Figure 3. Metacat server architecture with semantic extensions (in blue).

Currently, Metacat keyword queries search over all text fields within metadata documents, returning results when terms match according to standard match rules given as part of the search, e.g., stating whether all keywords provided must match and whether exact keyword matches are required. This search can produce many false positives because the structure of the metadata is often ignored and only the text is searched. In addition (and as described above), many metadata documents contain information not only about the data that is being described, but also about the umbrella project or site that sponsored the data collection. Hence, a metadata document that describes a data set containing data on the distribution of zooplankton in lakes might have additional metadata describing the soil surrounding the lake. A search containing the keyword “soil” would return such a data set, even though the underlying data does not consist of any soil measurements.

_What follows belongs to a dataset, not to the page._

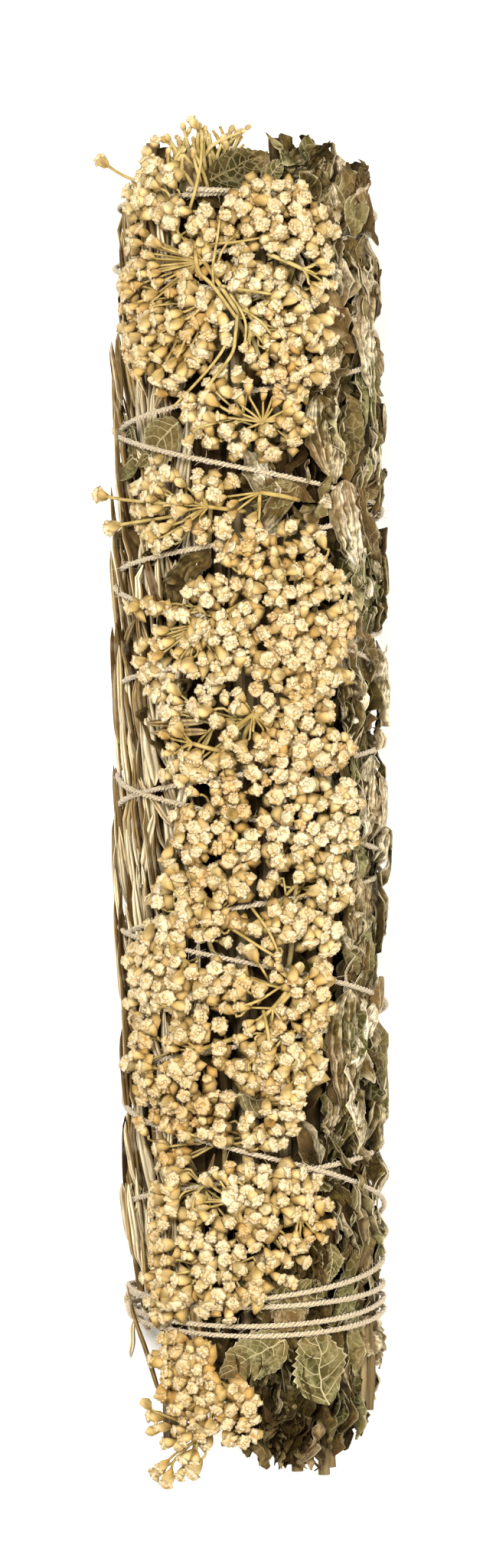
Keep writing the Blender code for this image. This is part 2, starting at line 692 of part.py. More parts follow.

The current implementation of Metacat’s keyword search is also “agnostic” with respect to the relationships among terms, i.e., terms are treated purely as strings without any additional structure. For example, if two scientists identify the same specimen using two different (but essentially equivalent) species names, searching for one of these names will not result in a match for the other. A typical example within the KNB is when common or local names are used in place of a taxonomic name, e.g., resulting in searches for “Romalea guttata” not returning data sets containing data described with the common name “grasshopper”.